Because they’re quintessential icons of America on the Great Plains. Along with them also are antelope, meadowlarks, rattlesnakes, and burrowing owls. There’s a whole prairie ecosystem out here that has been largely destroyed by our cattle-ranching. By getting the bison back and giving all these little critters a place to live, we’re bringing it back and maintaining it.
Your first word as a baby was “pretty,” and it popped out when you saw a butterfly. What drew you to nature as a kid?
I was just born with a fascination for nature. As soon as I was able to look at and read books about nature, I did. I was fascinated by snakes and lizards and bugs and spiders and butterflies, and also the flowers and the plants and the trees.

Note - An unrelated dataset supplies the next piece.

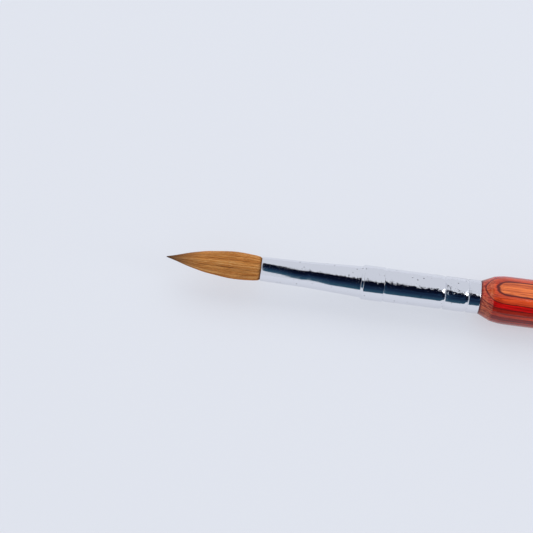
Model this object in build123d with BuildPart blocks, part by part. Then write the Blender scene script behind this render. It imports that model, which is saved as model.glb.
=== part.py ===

What about now? What are your favorite natural places?
My favorite place: I have just one.
Planet Earth. The whole place. I’ve been from the Arctic to the rainforest to the equator to the desert. I’ve been in over 70 countries. I love this world. I love the United Nations. I want to see humanity succeed, and learn to live in peace and harmony with the environment and each other.
Do you think we will?
Either we will or we’re going to end up extinct. We’ve got to get rid of nuclear weapons. We’ve got to stop global warming. We’ve got to preserve the environment. We’ve got to eliminate poverty. We’ve got to stabilize the population with voluntary family planning. Half of the women in the world don’t have equal rights to men and those are the most screwed-up parts of the world. Millions of women every year are still being mutilated by clitorectomies — talk about brutality! There are a lot of things to be discouraged about. On the other hand, there’s a lot to be encouraged about, too.
So what we’ve got to do is stop doing dumb things and start doing smart things. If we do that, we’ll be fine. And if we go extinct, we deserved it.